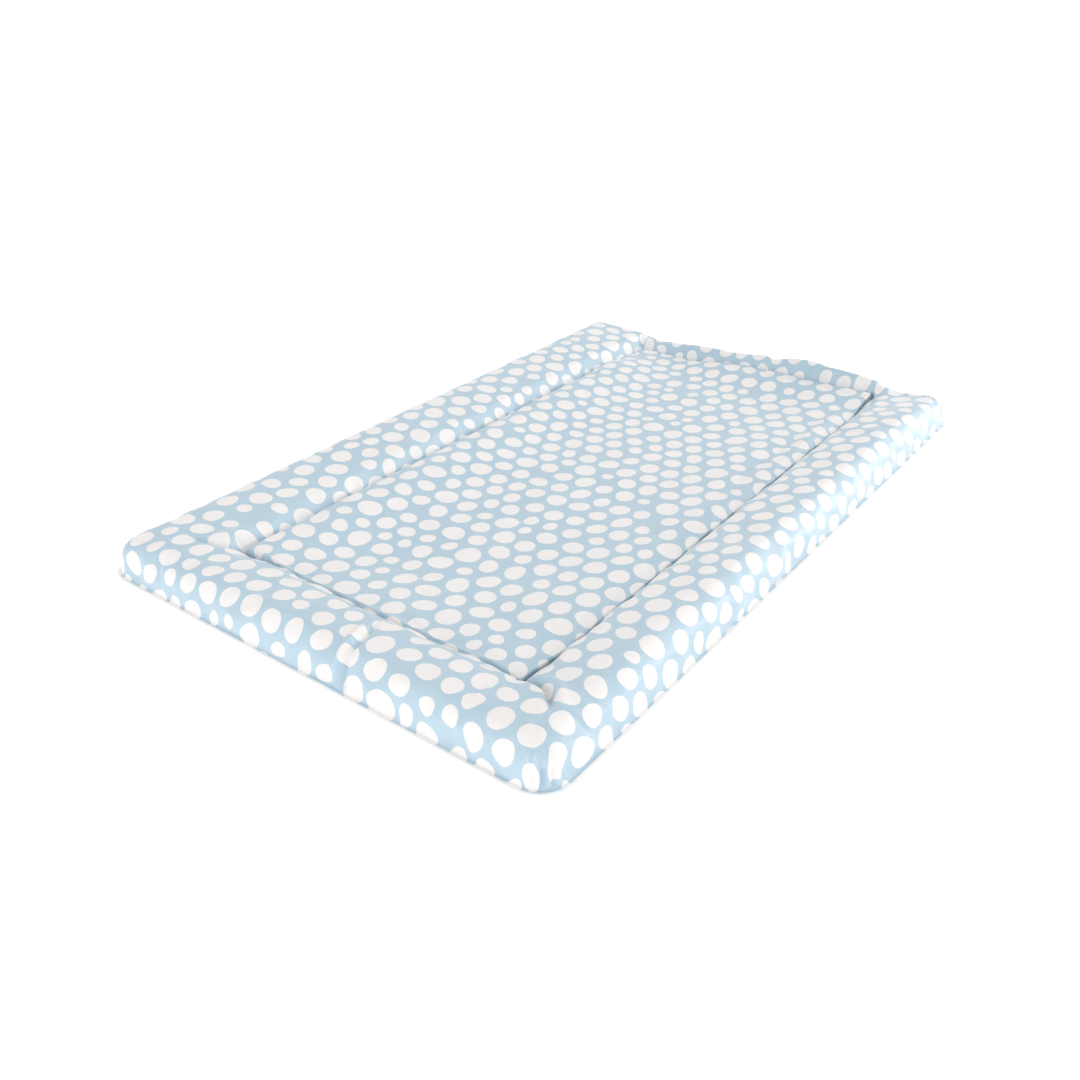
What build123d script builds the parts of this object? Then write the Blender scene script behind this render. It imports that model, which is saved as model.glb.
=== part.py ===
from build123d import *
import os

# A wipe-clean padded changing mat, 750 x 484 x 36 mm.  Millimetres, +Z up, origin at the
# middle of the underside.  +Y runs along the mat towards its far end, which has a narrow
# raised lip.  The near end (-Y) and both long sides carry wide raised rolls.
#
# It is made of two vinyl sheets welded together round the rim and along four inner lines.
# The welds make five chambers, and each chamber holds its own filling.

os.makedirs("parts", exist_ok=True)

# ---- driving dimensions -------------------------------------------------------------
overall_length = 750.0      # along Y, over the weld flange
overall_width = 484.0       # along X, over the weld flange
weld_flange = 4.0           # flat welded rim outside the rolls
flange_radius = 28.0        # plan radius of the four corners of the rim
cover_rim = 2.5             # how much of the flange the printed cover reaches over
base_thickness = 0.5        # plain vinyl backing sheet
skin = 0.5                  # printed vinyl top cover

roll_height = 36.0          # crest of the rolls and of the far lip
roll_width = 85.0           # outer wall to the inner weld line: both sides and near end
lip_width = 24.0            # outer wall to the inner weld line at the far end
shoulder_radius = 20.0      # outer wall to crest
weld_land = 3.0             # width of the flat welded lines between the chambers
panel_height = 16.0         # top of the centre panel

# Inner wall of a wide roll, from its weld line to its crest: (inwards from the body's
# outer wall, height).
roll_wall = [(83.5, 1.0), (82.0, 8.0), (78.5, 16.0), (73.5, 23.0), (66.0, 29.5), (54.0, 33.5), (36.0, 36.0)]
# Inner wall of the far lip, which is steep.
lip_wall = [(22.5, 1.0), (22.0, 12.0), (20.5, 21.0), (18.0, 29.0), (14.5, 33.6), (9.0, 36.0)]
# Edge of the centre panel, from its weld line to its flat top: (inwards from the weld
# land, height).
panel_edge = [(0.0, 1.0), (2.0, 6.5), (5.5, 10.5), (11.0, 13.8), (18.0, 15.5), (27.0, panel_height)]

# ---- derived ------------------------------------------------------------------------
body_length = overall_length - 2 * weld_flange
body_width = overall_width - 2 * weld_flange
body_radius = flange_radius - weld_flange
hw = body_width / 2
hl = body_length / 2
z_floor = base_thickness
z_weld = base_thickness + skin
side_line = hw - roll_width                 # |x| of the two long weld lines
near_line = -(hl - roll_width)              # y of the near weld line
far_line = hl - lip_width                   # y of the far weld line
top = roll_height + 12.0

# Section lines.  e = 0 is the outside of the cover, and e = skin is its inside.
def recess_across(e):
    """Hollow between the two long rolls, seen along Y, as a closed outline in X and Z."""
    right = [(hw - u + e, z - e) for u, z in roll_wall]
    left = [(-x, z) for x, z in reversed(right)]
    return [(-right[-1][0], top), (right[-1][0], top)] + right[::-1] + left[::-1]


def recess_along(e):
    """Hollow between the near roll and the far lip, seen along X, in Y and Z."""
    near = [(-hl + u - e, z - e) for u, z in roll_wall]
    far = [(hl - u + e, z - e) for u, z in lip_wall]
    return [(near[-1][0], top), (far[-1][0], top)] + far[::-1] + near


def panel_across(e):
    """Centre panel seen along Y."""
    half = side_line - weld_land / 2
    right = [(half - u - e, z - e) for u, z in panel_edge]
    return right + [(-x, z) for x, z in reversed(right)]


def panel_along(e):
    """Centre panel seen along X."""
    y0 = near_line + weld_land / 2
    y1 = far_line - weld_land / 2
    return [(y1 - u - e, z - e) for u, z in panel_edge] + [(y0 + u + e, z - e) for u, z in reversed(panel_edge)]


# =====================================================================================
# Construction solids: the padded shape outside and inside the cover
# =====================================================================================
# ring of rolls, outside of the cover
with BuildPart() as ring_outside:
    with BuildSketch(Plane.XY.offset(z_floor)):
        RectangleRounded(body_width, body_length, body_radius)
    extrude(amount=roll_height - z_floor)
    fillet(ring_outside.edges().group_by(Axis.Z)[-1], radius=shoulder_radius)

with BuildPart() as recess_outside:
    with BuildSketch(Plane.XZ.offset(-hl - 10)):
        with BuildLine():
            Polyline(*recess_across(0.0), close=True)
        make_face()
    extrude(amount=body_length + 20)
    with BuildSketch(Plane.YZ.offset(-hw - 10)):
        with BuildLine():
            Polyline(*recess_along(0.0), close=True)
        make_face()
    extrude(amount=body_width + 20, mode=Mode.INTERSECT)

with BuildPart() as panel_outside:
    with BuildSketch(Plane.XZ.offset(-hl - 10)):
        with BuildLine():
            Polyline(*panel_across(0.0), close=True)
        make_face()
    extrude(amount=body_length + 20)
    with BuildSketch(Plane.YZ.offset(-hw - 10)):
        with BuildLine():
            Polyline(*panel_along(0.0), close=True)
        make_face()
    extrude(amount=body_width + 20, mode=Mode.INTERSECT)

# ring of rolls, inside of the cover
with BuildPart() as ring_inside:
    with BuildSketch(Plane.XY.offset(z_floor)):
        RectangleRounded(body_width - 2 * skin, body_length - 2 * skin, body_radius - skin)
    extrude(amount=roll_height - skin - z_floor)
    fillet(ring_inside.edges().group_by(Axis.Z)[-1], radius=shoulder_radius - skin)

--

Write out the full listing exactly as given.

• _IN RESPONSE_:
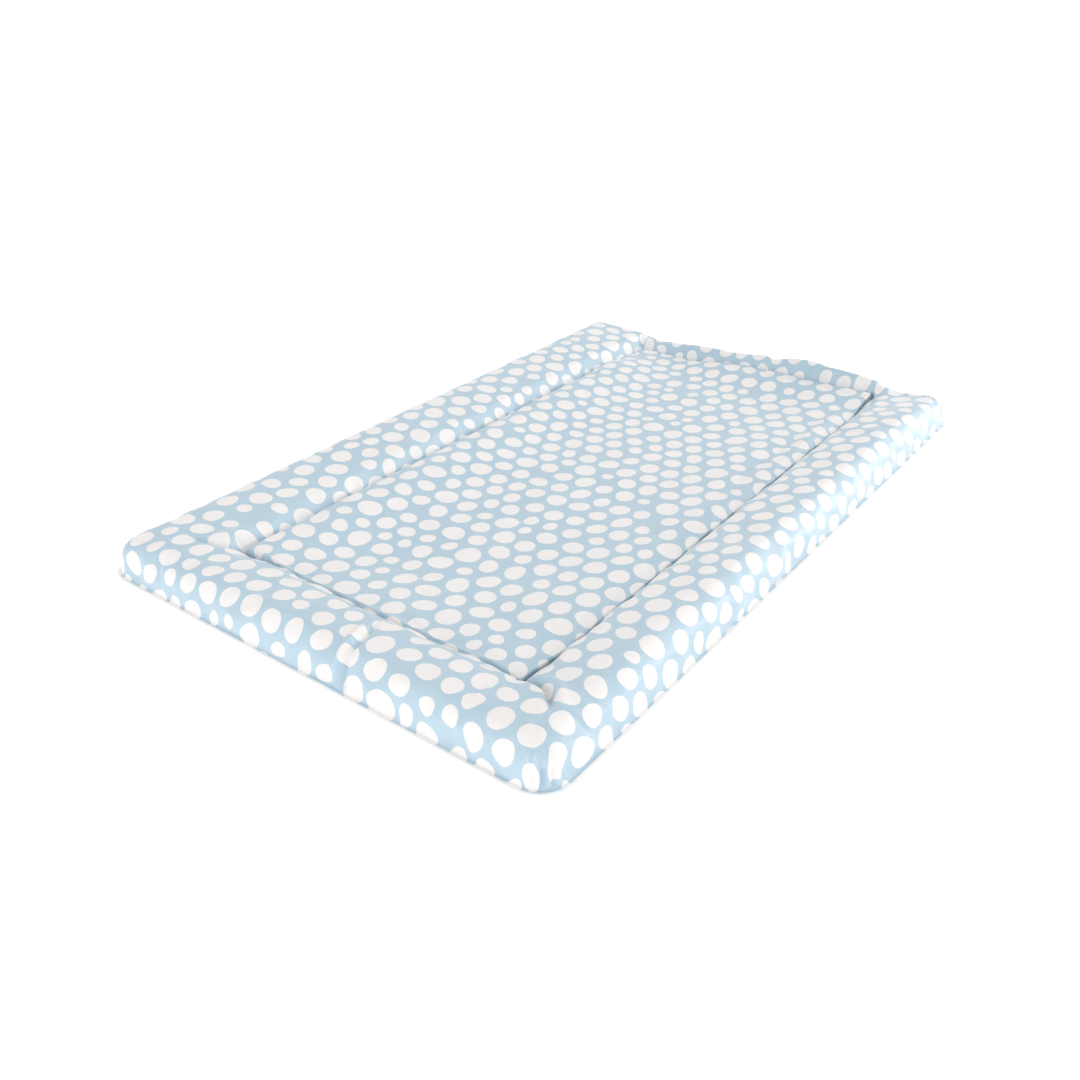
What build123d script builds the parts of this object? Then write the Blender scene script behind this render. It imports that model, which is saved as model.glb.
=== part.py ===
from build123d import *
import os

# A wipe-clean padded changing mat, 750 x 484 x 36 mm.  Millimetres, +Z up, origin at the
# middle of the underside.  +Y runs along the mat towards its far end, which has a narrow
# raised lip.  The near end (-Y) and both long sides carry wide raised rolls.
#
# It is made of two vinyl sheets welded together round the rim and along four inner lines.
# The welds make five chambers, and each chamber holds its own filling.

os.makedirs("parts", exist_ok=True)

# ---- driving dimensions -------------------------------------------------------------
overall_length = 750.0      # along Y, over the weld flange
overall_width = 484.0       # along X, over the weld flange
weld_flange = 4.0           # flat welded rim outside the rolls
flange_radius = 28.0        # plan radius of the four corners of the rim
cover_rim = 2.5             # how much of the flange the printed cover reaches over
base_thickness = 0.5        # plain vinyl backing sheet
skin = 0.5                  # printed vinyl top cover

roll_height = 36.0          # crest of the rolls and of the far lip
roll_width = 85.0           # outer wall to the inner weld line: both sides and near end
lip_width = 24.0            # outer wall to the inner weld line at the far end
shoulder_radius = 20.0      # outer wall to crest
weld_land = 3.0             # width of the flat welded lines between the chambers
panel_height = 16.0         # top of the centre panel

# Inner wall of a wide roll, from its weld line to its crest: (inwards from the body's
# outer wall, height).
roll_wall = [(83.5, 1.0), (82.0, 8.0), (78.5, 16.0), (73.5, 23.0), (66.0, 29.5), (54.0, 33.5), (36.0, 36.0)]
# Inner wall of the far lip, which is steep.
lip_wall = [(22.5, 1.0), (22.0, 12.0), (20.5, 21.0), (18.0, 29.0), (14.5, 33.6), (9.0, 36.0)]
# Edge of the centre panel, from its weld line to its flat top: (inwards from the weld
# land, height).
panel_edge = [(0.0, 1.0), (2.0, 6.5), (5.5, 10.5), (11.0, 13.8), (18.0, 15.5), (27.0, panel_height)]

# ---- derived ------------------------------------------------------------------------
body_length = overall_length - 2 * weld_flange
body_width = overall_width - 2 * weld_flange
body_radius = flange_radius - weld_flange
hw = body_width / 2
hl = body_length / 2
z_floor = base_thickness
z_weld = base_thickness + skin
side_line = hw - roll_width                 # |x| of the two long weld lines
near_line = -(hl - roll_width)              # y of the near weld line
far_line = hl - lip_width                   # y of the far weld line
top = roll_height + 12.0

# Section lines.  e = 0 is the outside of the cover, and e = skin is its inside.
def recess_across(e):
    """Hollow between the two long rolls, seen along Y, as a closed outline in X and Z."""
    right = [(hw - u + e, z - e) for u, z in roll_wall]
    left = [(-x, z) for x, z in reversed(right)]
    return [(-right[-1][0], top), (right[-1][0], top)] + right[::-1] + left[::-1]


def recess_along(e):
    """Hollow between the near roll and the far lip, seen along X, in Y and Z."""
    near = [(-hl + u - e, z - e) for u, z in roll_wall]
    far = [(hl - u + e, z - e) for u, z in lip_wall]
    return [(near[-1][0], top), (far[-1][0], top)] + far[::-1] + near


def panel_across(e):
    """Centre panel seen along Y."""
    half = side_line - weld_land / 2
    right = [(half - u - e, z - e) for u, z in panel_edge]
    return right + [(-x, z) for x, z in reversed(right)]


def panel_along(e):
    """Centre panel seen along X."""
    y0 = near_line + weld_land / 2
    y1 = far_line - weld_land / 2
    return [(y1 - u - e, z - e) for u, z in panel_edge] + [(y0 + u + e, z - e) for u, z in reversed(panel_edge)]


# =====================================================================================
# Construction solids: the padded shape outside and inside the cover
# =====================================================================================
# ring of rolls, outside of the cover
with BuildPart() as ring_outside:
    with BuildSketch(Plane.XY.offset(z_floor)):
        RectangleRounded(body_width, body_length, body_radius)
    extrude(amount=roll_height - z_floor)
    fillet(ring_outside.edges().group_by(Axis.Z)[-1], radius=shoulder_radius)

with BuildPart() as recess_outside:
    with BuildSketch(Plane.XZ.offset(-hl - 10)):
        with BuildLine():
            Polyline(*recess_across(0.0), close=True)
        make_face()
    extrude(amount=body_length + 20)
    with BuildSketch(Plane.YZ.offset(-hw - 10)):
        with BuildLine():
            Polyline(*recess_along(0.0), close=True)
        make_face()
    extrude(amount=body_width + 20, mode=Mode.INTERSECT)

with BuildPart() as panel_outside:
    with BuildSketch(Plane.XZ.offset(-hl - 10)):
        with BuildLine():
            Polyline(*panel_across(0.0), close=True)
        make_face()
    extrude(amount=body_length + 20)
    with BuildSketch(Plane.YZ.offset(-hw - 10)):
        with BuildLine():
            Polyline(*panel_along(0.0), close=True)
        make_face()
    extrude(amount=body_width + 20, mode=Mode.INTERSECT)

# ring of rolls, inside of the cover
with BuildPart() as ring_inside:
    with BuildSketch(Plane.XY.offset(z_floor)):
        RectangleRounded(body_width - 2 * skin, body_length - 2 * skin, body_radius - skin)
    extrude(amount=roll_height - skin - z_floor)
    fillet(ring_inside.edges().group_by(Axis.Z)[-1], radius=shoulder_radius - skin)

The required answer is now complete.